All of this simmering tension is skilfully woven into the sporting narrative, and as we mentioned, the tennis is not some throwaway backdrop — it’s a means of self-expression, almost an art form for these three, a conduit to perfection. Josh O’Connor and Mike Faist are very good as the friends turned enemies, but this is Zendaya’s film, and she strides through it like a fury, the fuming, domineering protagonist.

In cinemas from Friday, April 26

Rating: Five stars

Barry Ward in ‘That They May Face the Rising Sun’. Photo: Conic Film

​That They May Face the Rising Sun (12A, 111mins)

Pat Collins has made many fine films down the years, and surpasses himself with this elegiac adaptation of John McGahern’s final novel. Young couple Joe and Kate Ruttledge (Barry Ward, Anna Bederke) have left London to live in Joe’s native Leitrim townland. It’s the 1980s, times are tough, and the locals wonder if Joe had a screw loose returning to this economically stagnant backwater. Joe’s a writer, Anna’s an artist, and over time they earn the affection and trust of their neighbours.

Some nuts, however, are tougher to crack, and they must work hard to win the trust of Patrick Ryan (Lalor Roddy), a sharp-witted, mercurial handyman. A fine cast includes Ruth McCabe, Phillip Nolan and Sean McGinley, who delivers a heart-rending portrayal of lonely bachelor Johnny, but Lalor Roddy is mesmerising as Pat, a stubbornly single-minded man who knows his time is passing. When death comes, the community draws together to absorb the loss, summoning old songs and customs to ease the pain. That wake forms the climax of this quiet, thoughtful, mesmerising film.

In cinemas from Friday, April 26​

Rating: Five stars

Ciarán Hinds and Liam Neeson in ‘In the Land of Saints and Sinners’. Photo: Netflix

In the Land of Saints and Sinners (Netflix, 106mins)

Liam Neeson would surely have thrived in the great era of the westerns, and Land of Saints and Sinners basically is one. For the Rio Grande insert Glencolmcille in 1974, and we are in comparable bandit country. Affable bachelor Finbar Murphy (Neeson) is well liked but has a little secret: he works as a hitman for a laconic local criminal (Colm Meaney), whose enemies he dispatches with a reluctant shrug in lonely forests. He has the good manners to feel bad about this, and has just retired when trouble comes to town in the shape of a rogue IRA outfit.

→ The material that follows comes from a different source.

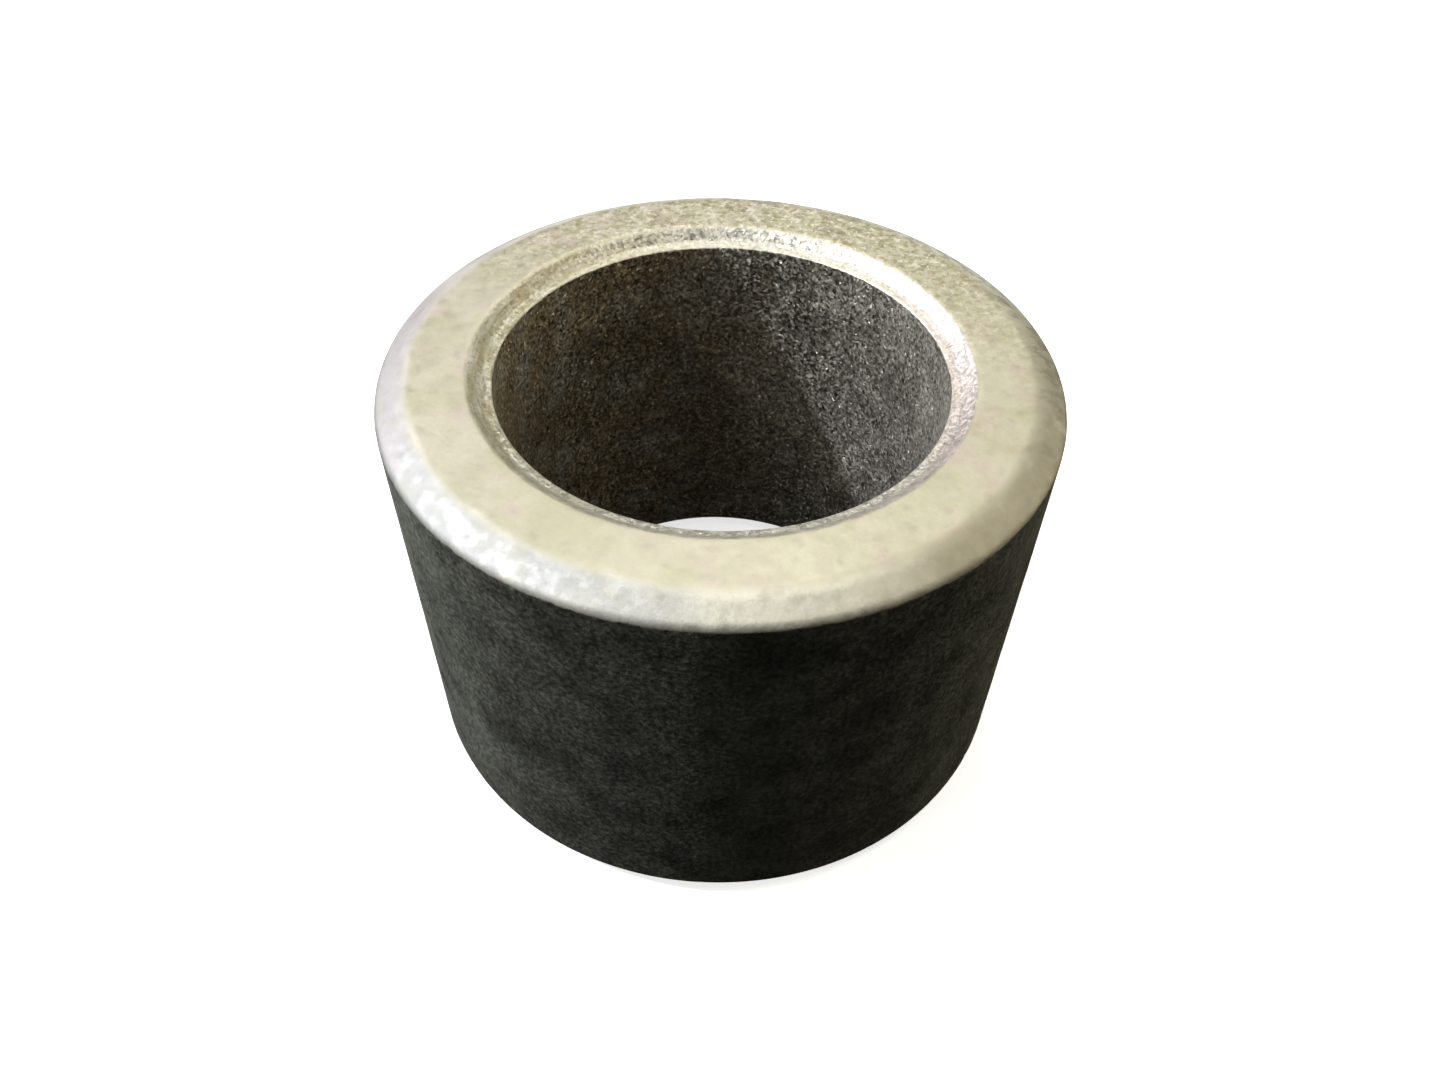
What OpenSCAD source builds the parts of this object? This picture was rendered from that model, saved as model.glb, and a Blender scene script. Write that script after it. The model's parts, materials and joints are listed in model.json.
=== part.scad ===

​Led by firebrand harpy Doireann McCann (Kerry Condon), the gang are on the run after killing two children in a botched bomb attack. When Finbar takes exception to one of them, a war erupts that seems bound to end in a murky saloon. In his own minimalist way, Neeson brings soul to a problematic character, Ciarán Hinds is very good as the local guard/honest sheriff, Niamh Cusack plays a benign neighbour, and Kerry Condon swears up a storm as the frankly terrifying Doireann. It’s a good laugh overall, and one of big Liam’s better action vehicles.